🤖 AI Summary
This work addresses the challenges of long-horizon mathematical formalization—such as concept drift, dependency entanglement, and context decay—that hinder reliable formalization of research-level theorems. The authors propose LeanMarathon, a multi-agent framework centered on a dynamically evolving blueprint, which integrates natural language proof graphs with a shared ledger system. Coordination among agents specializing in construction, auditing, proving, and repair is governed by four contractual protocols. Combining adversarial review, parallel continuous integration gating, and DAG-based proof scheduling, the framework enables recoverable, high-fidelity, and scalable collaborative reasoning.
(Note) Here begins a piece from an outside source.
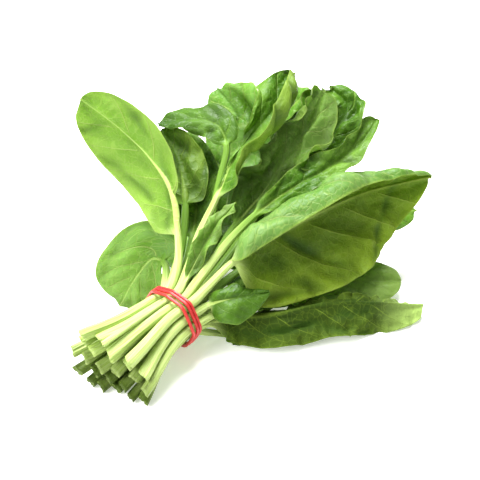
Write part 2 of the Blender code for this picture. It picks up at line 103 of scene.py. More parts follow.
LEAVES = (
    Leaf(
        "leaf_tall_left", (2, 0),
        ((-14, 22, 20), (-23, 33, 31), (-39, 46, 51), (-63, 54, 62), (-90, 54, 75), (-117, 49, 88)), 1,
        (18, 28), ((-0.5, 0.8, -0.1), (-0.3, 0.85, -0.45)), (6, 6), (-14, -10),
        widest=0.5, blunt=(1.8, 2.2), lobe=0.3, late=(0.24, 0.0), wave=(1.2, 1.5, 0.1),
        tone=Tone.BRIGHT, veins=4, puff=0.8, blister=0.1, ripple=0.5, creases=5, crease=1.0, pale=170,
        midrib=0.58,
    ),
    Leaf(
        "leaf_hanging_left", (0, 0),
        ((-23, 20, 4), (-32, 29, 10), (-41, 29, 9), (-46, 19, -1), (-49, 5, -18)), 1,
        (26, 27), ((0.5, -0.7, 0.6), (0.4, -0.6, 0.6)), (4, 4), (-20, -12),
        widest=0.5, blunt=(2.4, 2.2), lobe=0.42, wave=(1.2, 2.0, 0.5),
        veins=4, puff=0.9, blister=0.15, ripple=0.5, creases=7, crease=2.2, pale_and_painted_light=(-0.6, 0.3),
    ),
    Leaf(
        "leaf_left_bright", (1, 0),
        ((-20, 28, 15), (-27, 42, 25), (-37, 56, 37), (-55, 72, 52), (-78, 82, 66)), 2,
        (17, 18), ((-0.5, 0.8, -0.1), (-0.4, 0.8, -0.4)), (10, 10), (-10, -10),
        tone=Tone.DEEP_SHADE, creases=6, crease=2.0, midrib=0.15, sunk=0.35,
    ),
    Leaf(
        "leaf_left_inner", (0, 1),
        ((-17, 30, 8), (-27, 50, 19), (-38, 68, 32), (-55, 86, 44), (-80, 98, 57)), 1,
        (18, 16), ((0.4, -0.8, 0.5), (0.4, -0.7, 0.6)), (12, 12), (-10, -10),
        tone=Tone.DEEP_SHADE, creases=4, crease=1.5, sunk=0.5,
    ),
    Leaf(
        "leaf_top_folded", (2, 1),
        (
            (-7, 24, 20), (-13, 40, 31), (-17, 62, 46), (-22, 89, 65), (-19, 104, 76), (-17, 121, 86),
            (-25, 150, 95),
        ), 2,
        (16, 34), ((0.1, -0.6, 0.8), (0.5, -0.5, 0.6)), (20, 5), (0, 60), tip_curl=(0, 205),
        widest=0.62, blunt=(1.5, 1.6), lobe=0.0, late=(0.4, 0.0), wave=(2.5, 2.0, 0.3),
        tone=Tone.DEEP_SHADE, blister=0.4, ripple=1.0, creases=7, crease=2.6, pale=120, midrib=0.2, ruffle=5.5,
    ),
    Leaf(
        "leaf_arched_over", (1, 1),
        (
            (-11, 30, 14), (-18, 58, 33), (-28, 80, 50), (-33, 92, 65), (-43, 97, 73), (-62, 93, 74),
            (-81, 82, 68),
        ), 3,
        (12, 13), ((0.3, -0.7, 0.6), (0.2, 0.3, 0.9)), (15, 15), (-20, -20), wave=(2.0, 2.0, 0.0),
        tone=Tone.DARK_SHADE, creases=4, crease=1.6, midrib=0.3, ruffle=1.5,
    ),
    Leaf(
        "leaf_shaded_upright", (0, 2),
        ((-8, 30, 8), (-16, 60, 19), (-31, 92, 34), (-49, 113, 48), (-65, 127, 62)), 1,
        (18, 24), ((0.4, -0.8, 0.4), (0.4, -0.7, 0.5)), (10, 10), (-10, -10),
        creases=6, crease=2.6, midrib=0.3, ruffle=2.0, sunk=0.6,
    ),
    Leaf(
        "leaf_centre_cupped", (1, 2),
        ((-2, 34, 13), (-5.5, 66, 29), (-3, 92, 43), (-1, 114, 60), (3, 132, 77), (4, 144, 96)), 1,
        (19, 18), ((0.2, -0.7, 0.6), (0.5, -0.6, 0.6)), (5, 20), (40, 15), tip_curl=(95, 30),
        widest=0.5, blunt=(2.0, 2.4), wave=(4.5, 2.5, 0.2),
        blister=0.6, ripple=1.0, creases=11, crease=4.6, midrib=0.1, ruffle=3.0, pale_and_painted_light=(-0.6, 0.3), sunk=0.8,
    ),
    Leaf(
        "leaf_top_right", (1, 3),
        ((4, 34, 13), (2, 90, 35), (5, 126, 50), (10, 150, 66), (8, 165, 77), (-7, 166, 85)), 1,
        (30, 13), ((0.2, -0.5, 0.8), (0.4, -0.5, 0.7)), (15, 15), (0, -20), tip_curl=(70, -20),
        widest=0.55, blunt=(2.0, 2.6), wave=(3.0, 3.0, 0.6),
        tone=Tone.DEEP_SHADE, blister=0.9, ripple=1.0, creases=11, crease=4.4, midrib=0.1, ruffle=3.5, sunk=0.7,
    ),
    Leaf(
        "leaf_long_right", (2, 2),
        (
            (4, 22, 19), (7, 42, 33), (12, 62, 45), (19, 92, 54), (26, 125, 58), (29, 154, 64),
            (26, 173, 70),
        ), 2,
        (11, 10), ((0.4, -0.4, 0.8), (0.2, -0.7, 0.6)), (10, 0), (0, 0), tip_curl=(100, 80),
        widest=0.55, blunt=(1.8, 2.4), lobe=0.0, wave=(1.5, 2.0, 0.0), blister=0.6, ripple=0.8,
        tone=Tone.DEEP_SHADE, creases=7, crease=2.0, pale=70, midrib=0.3, ruffle=1.5, pale_and_painted_light=(0.3, 0.15),
    ),
    Leaf(
        "leaf_big_front", (2, 3),
        ((11, 22, 16), (13, 40, 23), (19, 72, 28), (28, 104, 32), (40, 140, 35), (64, 182, 37)), 1,
        (48, 45), ((-0.71, 0.19, -0.67), (-0.6, 0.5, -0.6)), (0, 0), (-10, -195), tip_curl=(-10, -150),
        widest=0.5, blunt=(2.4, 1.25), lobe=0.4, wave=(1.0, 1.5, 0.0),
        tone=Tone.OLIVE, veins=5, puff=1.3, blister=0.3, ripple=0.8, swell=1.4,
        creases=6, crease=2.0, pale=150, midrib=0.85,
    ),
    Leaf(
        "leaf_short_right", (1, 4),
        ((15.5, 16, 7), (23, 21, 11), (31, 31, 12), (38, 45, 10)), 0,
        (9, 16), ((0.5, -0.5, 0.8), (0.5, -0.4, 0.8)), (5, 5), (-20, -20), blunt=(1.8, 1.25),
        tone=Tone.DARK_SHADE, veins=4, creases=4, crease=1.4, midrib=0.4,
    ),
    Leaf(
        "leaf_right_peeking", (0, 3),
        ((7, 34, 6), (14, 64, 14), (24, 108, 17), (38, 142, 15), (58, 178, 11)), 1,
        (20, 20), ((0.4, -0.2, 0.9), (0.4, -0.3, 0.9)), (10, 10), (-15, -15),
        tone=Tone.BRIGHT,
    ),
    Leaf(
        "leaf_right_under", (0, 4),
        ((14, 36, 1), (22, 60, 4), (35, 94, 4), (46, 122, 0), (52, 145, -3)), 0,
        (10, 17), ((0.5, -0.2, 0.8), (0.4, -0.3, 0.9)), (10, 10), (-15, -15),
    ),
    Leaf(
        "leaf_right_pale", (-1, 3),
        ((11, 30, -6), (17, 50, -7), (32, 84, -10), (52, 112, -13), (76, 134, -14)), 1,
        (17, 20), ((0.0, -0.1, 0.9), (0.1, -0.3, 0.9)), (10, 10), (-15, -15),
        blunt=(2.0, 2.8), creases=6, crease=2.0, midrib=0.5, pale_and_painted_light=(-0.6, 0.8),
    ),
    Leaf(
        "leaf_small_pointed", (0, 5),
        ((20, 28, 0), (27, 45, 1), (32, 56, 1), (35, 48, -0.5), (35, 39, -1)), 2,
        (6, 8), ((0.5, -0.5, 0.7), (0.9, -0.3, 0.3)), (10, 10), (-10, -10), widest=0.35,
        blunt=(2.0, 1.1), lobe=0.1, thin=0.85, veins=3, tone=Tone.DEEP_SHADE,
    ),
    Leaf(
        "leaf_low_long", (-1, 4),
        ((14.5, 14, -7), (22, 26, -6), (44, 44, -3), (63, 72, -2), (82, 95, -6), (100, 124, -16)), 0,
        (21, 10), ((0.1, 0.0, -1.0), (0.1, 0.0, -1.0)), (58, 20), (-10, -10),
        widest=0.45, blunt=(2.4, 2.6), lobe=0.0, wave=(1.5, 3.0, 0.0),
        tone=Tone.DUSKY, veins=6, puff=1.2, ripple=1.6, creases=9, crease=2.2, midrib=0.2,
        pale_and_painted_light=(0.72, 0.95),
    ),
    Leaf(
        "leaf_small_low", (-2, 3),
        ((13, 18, -16), (20, 27, -20), (33, 33, -24)), 1,
        (6, 6), ((0.2, -0.2, 0.9), (0.0, 0.0, 1.0)), (0, 0), (0, 0), thin=0.85, veins=3, tone=Tone.DEEP_SHADE,
    ),
    Leaf(
        "leaf_back_high", (-1, 1),
        ((-12, 34, 1), (-22, 70, 12), (-35, 103, 26), (-48, 128, 43), (-64, 140, 57), (-84, 144, 68)), 2,
        (24, 24), ((0.3, -0.8, 0.4), (0.3, -0.6, 0.6)), (15, 15), (-20, -20), widest=0.55,
        ripple=1.0, creases=11, crease=4.5, midrib=0.2, ruffle=3.5, sunk=0.5,
    ),
    Leaf(
        "leaf_back_far", (-1, 2),
        ((-6, 36, 0), (-13, 76, 11), (-22, 116, 26), (-34, 146, 46), (-37, 163, 60), (-40, 174, 73)), 2,
        (22, 25), ((0.3, -0.8, 0.4), (0.3, -0.6, 0.6)), (15, 15), (-20, -20), widest=0.55,
        ripple=1.0, blister=0.6, creases=11, crease=4.5, midrib=0.1, ruffle=3.5, sunk=0.5,
    ),
    Leaf(
        "leaf_low_back_left", (-1, 0),
        ((-19, 30, -7), (-33, 53, -12), (-54, 80, -19), (-77, 100, -24)), 1,
        (18, 15), ((0.0, 0.0, 1.0), (0.1, 0.0, 1.0)), (6, 6), (-10, -10),
    ),
    Leaf(
        "leaf_low_left", (-2, 0),
        ((-13, 26, -15), (-22, 44, -19), (-34, 62, -23), (-46, 82, -24)), 1,
        (15, 14), ((0.0, 0.0, 1.0), (0.0, 0.0, 1.0)), (0, 0), (0, 0), wave=(0.6, 2.0, 0.0),
        tone=Tone.DEEP_SHADE,
    ),
    Leaf(
        "leaf_low_back", (-2, 1),
        ((-5, 30, -10), (-11, 60, -3), (-22, 98, 9), (-36, 140, 16)), 1,
        (22, 22), ((0.1, -0.4, 1.0), (0.0, -0.3, 1.0)), (6, 6), (-10, -10),
    ),
    Leaf(
        "leaf_low_middle", (-2, 2),
        ((4, 30, -14), (4, 60, -18), (6, 104, -21), (12, 150, -24)), 1,
        (24, 20), ((0.0, 0.0, 1.0), (0.0, 0.0, 1.0)), (6, 6), (-10, -10),
        tone=Tone.DEEP_SHADE,
    ),
    Leaf(
        "leaf_narrow_on_stems", None,
        ((-1, 14, 18), (-2, 26, 27), (-3, 42, 39), (-1, 62, 50)), 0,
        (7.5, 7), ((0.3, -0.6, 0.7), (0.4, -0.5, 0.7)), (25, 35), (-10, -10), blunt=(1.5, 1.6), lobe=0.0,
        thin=0.5, veins=4, puff=0.4, creases=10, crease=2.2, midrib=0.3, ripple=1.2, pale_and_painted_light=(-0.6, 0.4),
    ),
)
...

In three fully autonomous runs, LeanMarathon successfully formalized all seven target theorems from two recent papers without any use of “sorry,” encompassing 258 lemmas and resolving four Erdős problems.
📝 Abstract
Long-horizon autoformalization of research mathematics fails not only at hard lemmas, but at scale: statements drift, dependencies tangle, context decays, and local repairs corrupt distant work. We present LeanMarathon, a multi-agent harness for reliable research-level Lean autoformalization. Its core abstraction is an evolving blueprint: a Lean file that serves simultaneously as formal proof skeleton, natural-language proof graph, and shared system of record. Four contract-scoped agents construct, audit, prove, and repair this blueprint. These agents are coordinated by a two-stage orchestrator that first stabilizes target fidelity through adversarial review and then discharges the proof directed acyclic graph (DAG) from its dynamic leaves upward in parallel CI-gated rounds. LeanMarathon turns one brittle multi-hour run into many local, recoverable, parallel transactions. We evaluate LeanMarathon on two recent research papers spanning four Erdős problems (#1051, #1196, #164, #1217). Across three autonomous runs, it formalizes all seven target theorems with no sorry, proving 258 lemmas and theorems. These results show that reliable AI co-mathematics requires not only stronger provers, but durable harnesses that preserve target fidelity across long mathematical developments. The code can be found at https://github.com/YuanheZ/LeanMarathon.